O’Brien also feels that Clinton, the former first lady, senator from the state of New York, and secretary of state has been not only more heavily scrutinized but is also held to a higher standard than male candidates of elections past—including the real-estate tycoon and ex-reality show host she’s running against.
“If you look at the criticism around Hillary Clinton, there’s so much focus on her look, and her voice, and her outfit, right? Which are clearly areas that are female,” she says. “But nobody’s mentioned Donald Trump’s expensive suits, or the color, or the tie.”
She pauses, selecting her words with care. “There’s this rap on Hillary Clinton that she’s ‘unfit,’ but I think that’s insane. I don’t think you can imagine someone with a better resume, and someone whose entire resume has been built towards this. So, it fits the cliché of, ‘If you’re a woman, make sure your resume is the best in the history of forever or you’re going to have a hard time.’”
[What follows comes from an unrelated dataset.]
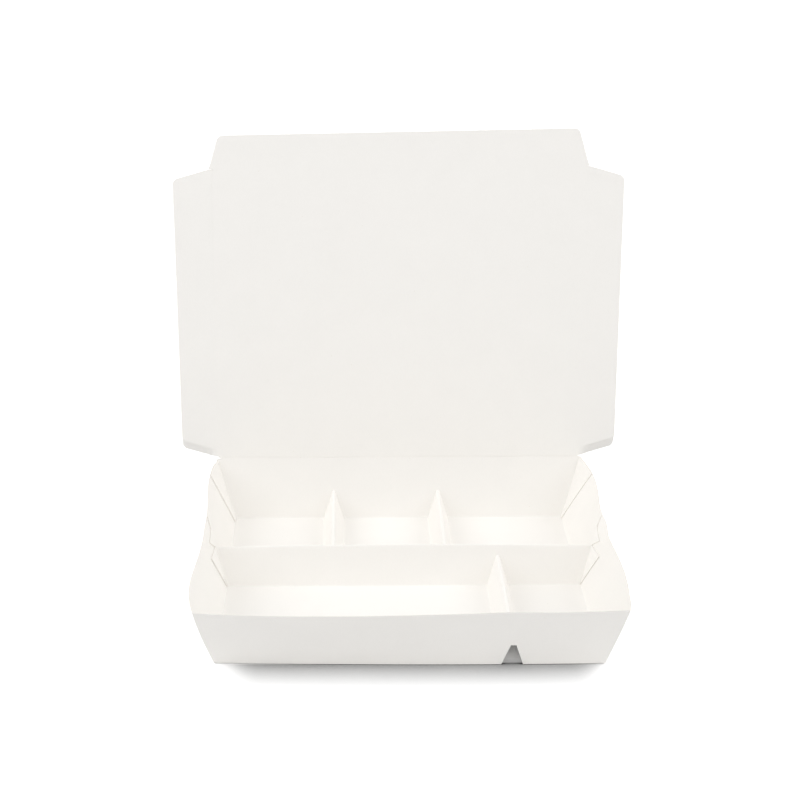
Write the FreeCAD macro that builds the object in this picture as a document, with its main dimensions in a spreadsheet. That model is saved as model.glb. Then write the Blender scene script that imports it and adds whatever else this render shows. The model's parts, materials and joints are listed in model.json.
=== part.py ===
import FreeCAD, Part
import os
import Sketcher

# A takeout food box folded from one sheet of paperboard. The tray has a long ridge across it
# and three short tents, which make five compartments, and its lid stands open on the rear rim.
# X runs to the right, Y to the back and Z up. The origin is on the base, midway across, where the
# front tray's floor folds up into the long ridge.

SIZES = (
    ("board", 0.45, "thickness of the paperboard"),
    ("floor_width", 217, "tray floor, left to right"),
    ("front_tray_depth", 81.4, "floor of the front tray, front to back"),
    ("rear_tray_depth", 73.6, "floor of the rear tray, front to back"),
    ("wall_height", 40, "rim above the base"),
    ("side_lean", 11.5, "how far the rim stands out past the floor at each side"),
    ("front_lean", 10.7, "the same at the front"),
    ("back_lean", 10.7, "the same at the back"),
    ("side_bow_front", 3.9, "bulge of a side rim along the front tray"),
    ("side_bow_rear", 4.2, "bulge of a side rim along the rear tray"),
    ("front_bow_wide", 3.8, "bulge of the front rim along the wide compartment"),
    ("front_bow_narrow", 1.2, "bulge of the front rim along the narrow compartment"),
    ("front_kink", 1.3, "how far the rim stands out where those two bulges meet"),
    ("ridge_width", 13.4, "long ridge at its foot"),
    ("ridge_height", 24.6, "crest of the long ridge above the base"),
    ("tent_width", 13.4, "a short tent at its foot"),
    ("tent_height", 18.5, "crest of a short tent above the base"),
    ("crest_depth", 2.9, "how far down from a crest the two folded layers touch"),
    ("rear_left_tent", 43, "left of the middle, in the rear tray"),
    ("rear_right_tent", 26, "right of the middle, in the rear tray"),
    ("front_tent", 57.6, "right of the middle, in the front tray"),
    ("ridge_pleat_reach", 18, "pleat at a ridge end, forward from the crest"),
    ("ridge_pleat_height", 26.9, "front tip of that pleat above the base"),
    ("corner_pleat_reach", 26, "pleat in a rear corner, along the rim"),
    ("overlap_tip_reach", 8.5, "tip of the side overlap, forward from the crest"),
    ("overlap_tip_height", 32.2, "that tip above the base"),
    ("overlap_heel_reach", 6.1, "heel of the side overlap, behind the crest"),
    ("overlap_heel_height", 33.8, "that heel above the base"),
    ("overlap_rim_reach", 10.2, "end of the side overlap at the rim, behind the crest"),
    ("lid_lean", 11.4, "the open lid leans this many degrees back from upright"),
    ("lid_clearance", 0.35, "gap between the rim and the closed lid"),
    ("lid_side_gap", 1.4, "side fold of the closed lid, inside the rim"),
    ("lid_front_gap", 1.3, "front fold of the closed lid, inside the rim"),
    ("fold_gap", 0.3, "width of a fold line between two panels of the lid"),
    ("side_flap_depth", 23.5, "side flap, from its fold to its free edge"),
    ("front_flap_depth", 20.5, "front flap, from its fold to its free edge"),
    ("flap_taper", 16.5, "degrees that the ends of a flap draw in"),
    ("flap_corner", 4, "radius of a flap's free corners"),
)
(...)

Our talk eventually turns back to those 25 faces on the wall, and the fact that these young women will, quite serendipitously, be entering the “real world” just as a woman is on the cusp of ascending to the highest office in the land—a whole 96 years after women in this country earned the right to vote. The very thought of that makes O’Brien smile.
“Millennials just don’t even understand the history of what it took to get to this historic moment,” she says with a light chuckle. “It’s both frustrating that they don’t understand and it’s kind of sweet that they don’t understand, because I think it opens up a lot of opportunities when you don’t think of things in terms of holy crap, that’s so hard, and look at it in terms of well she did it, I can do it.”